Steve Guidoni said when he got to the crash site "everything was on fire.

"And there wasn’t much left of the plane, actually. It was embedded in the ground. It went into the ground. It caught a big tree on fire.

"I looked to see if there was anybody I could pull out, but there wasn’t nothing there. I couldn’t see nothing– Some luggage strewn around and fire. That was about it. There was some plane parts."

He said the plane left a hole 20 feet (six meters) deep in the ground.

Dorr said the plane was apparently owned by Eagle Cap Leasing from Enterprise, Oregon. He said it normally carries nine or 10 people, but that the fatal flight might have been configured to legally carry more passengers.

Aviation attorney Mary Schiavo, a former federal inspector, told CNN she was familiar with the type of aircraft and said it was not certified to carry such a large load.

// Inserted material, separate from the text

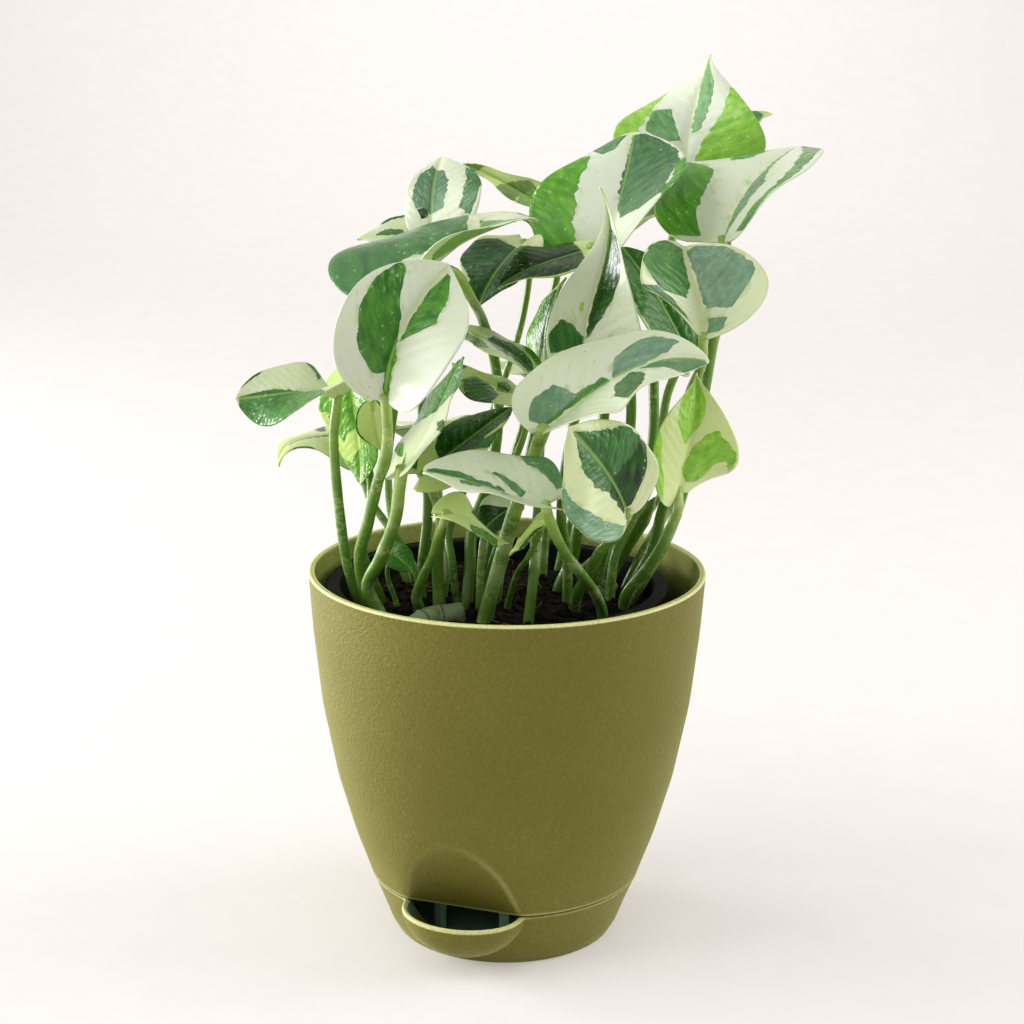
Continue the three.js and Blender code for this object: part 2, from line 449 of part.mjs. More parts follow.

"This aircraft is only certified for nine passengers. Granted, they said that they were children, but unless people were holding them in their laps, which is not a safe way to fly, only nine passengers and two crew," Schiavo said.

"The maximum weight when you’re landing this plane, you’re only allowed to have 9,000 pounds (4,000 kilograms) on it and the empty weight is almost 6,000 pounds (2,700 kilograms). So, that’s not a lot of leeway."